Papaoutai

 

Batailles choisies #336

Combien de mères se sont dit que leur couple serait égalitaire une fois l’enfant arrivé? Et combien ont été déçues, se sentent arnaquées, en veulent à leur conjoint? Et si on parlait de ces mamans-là? Qui êtes-vous? Comment fait-on? 🤥


 

J’ai lu ce tweet d’une jeune maman:


Et je me suis dit: mais combien? 

Combien sont-elles, ces femmes qui se retrouvent avec le mari qui râle, qui dit qu’il est fatigué, parce que “lui, il travaille”?

Combien sont-ils, ces maris, qui étaient sûrs de ne jamais dire que “eux, ils travaillent” et qui finissent par le dire? 

Combien de couple ont dit et répété ce dialogue:

- Je suis fatigué, je travaille, moi.

- Et s’occuper d’un enfant, c’est pas du travail, peut-être?

- C’est pas pareil.



C’est un fossé qui se creuse avec la parentalité pour, souvent, ne jamais se refermer. Dans un couple hétérosexuel, le père et la mère finissent par connaître deux expériences distinctes et difficilement intelligibles pour l’autre, à la fois de ce qu’est le travail et de ce qu’est le travail parental.

Violaine Dutrop, dans son livre Maternité, Paternité, Parité, a cette formule très juste: les mères ont l’impression “que leur compagnon ne vit pas du tout la même vie de parent qu’elles” et j’ajouterai: les pères ont l’impression que leur compagne ne vit pas du tout la même vie de travail qu’eux.

Il suffit alors de peu pour que les rôles se figent: le père devient celui qui doit assurer la subsistance économique, la mère celle qui fournit majoritairement le travail domestique et parental, les deux s’entraînant mutuellement.



Quand mon mari et moi n’avions qu’un fils, je devais m’absenter pour le travail deux jours par semaine. Mon mari devait donc tout gérer ces deux jours-là. Il avait un travail souple, flexible. Il a sacrifié un certain nombre d’opportunités professionnelles, les laissant passer pour consacrer du temps à sa famille.

Mais… deux enfants supplémentaires plus tard, changement de travail pour mon mari, beaucoup plus présentéiste… et nous voilà tous deux coincés dans un schéma plus traditionnel. Il gagne plus que moi.

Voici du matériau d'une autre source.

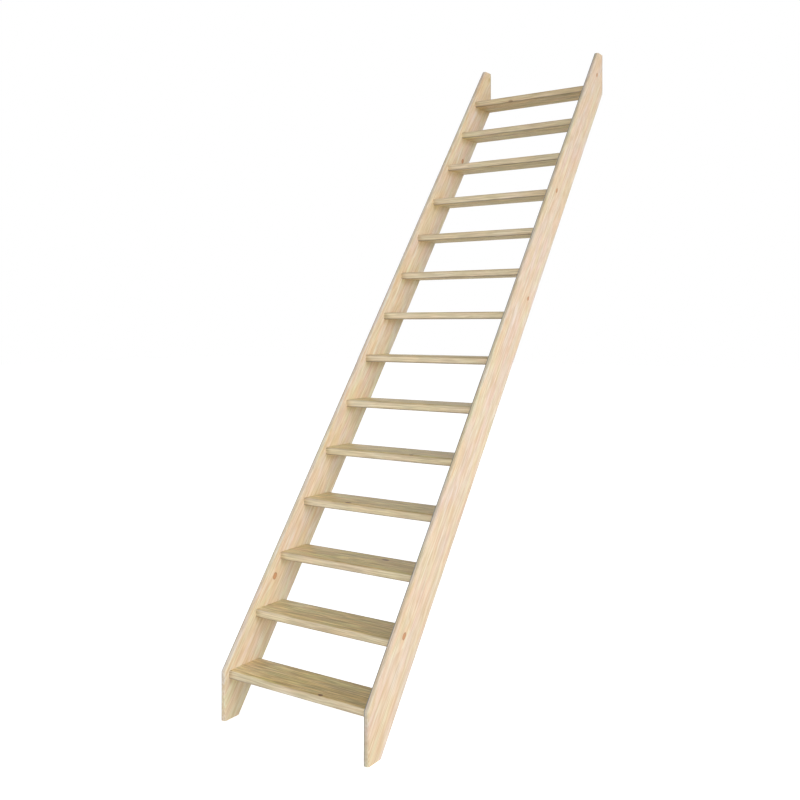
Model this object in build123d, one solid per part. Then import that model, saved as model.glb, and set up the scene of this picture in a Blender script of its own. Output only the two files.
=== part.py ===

Je m’occupe plus du foyer que lui.



Mon mari aimerait travailler moins - difficile.

Il aimerait passer plus de temps avec ses enfants - compliqué.

J’aimerais être moins prisonnière de mon rôle de mère - tout aussi compliqué.

Comme beaucoup de couples, il nous arrive de nous lancer des “moi, je suis fatigué(e)” à la figure.



Je ne lui en veux pas, à lui. J’en veux au système.

Ce qui nous fige ne vient pas uniquement de nos bonnes ou mauvaises volontés personnelles. Ça n’en vient pas majoritairement d’ailleurs. Ce sont des structures qui sont autour de nous, sociétales, culturelles, institutionnelles qui en ont décidé ainsi, qui portent ensemble le bien joli nom de… patriarcat. Évidemment.

Ces structures qui entrainent les différences irréconciliables entre mères et pères sont fabriquées et perpétuées. La notion même de travail en est la clé de voûte: le vrai travail, le salarié, est la base de l’existence masculine; le travail domestique, gratuit, la base de l’existence féminine, là où le travail rémunérateur est pour la femme, la mère d’autant plus, une option (qu’on abandonnera, si possible).



Les bien belles mesures qu’on nous affiche pour favoriser l’emploi féminin prennent le problème à l’envers car la question n’est pas de savoir comment favoriser la sortie des femmes de leur foyer, puisque, dans notre société, cela revient à organiser l’exploitation des femmes les plus pauvres (tous les métiers mal rémunérés, précaires, du soin et de la petite enfance). La question est de savoir comment organiser l’implication des hommes dans le leur.

Pour une société juste, égalitaire, ce n’est pas tant aux femmes à sortir de leur maison, qu’aux hommes à y entrer.


Allez, Messieurs, on arrête de se tourner les pouces et on vient bosser à la maison?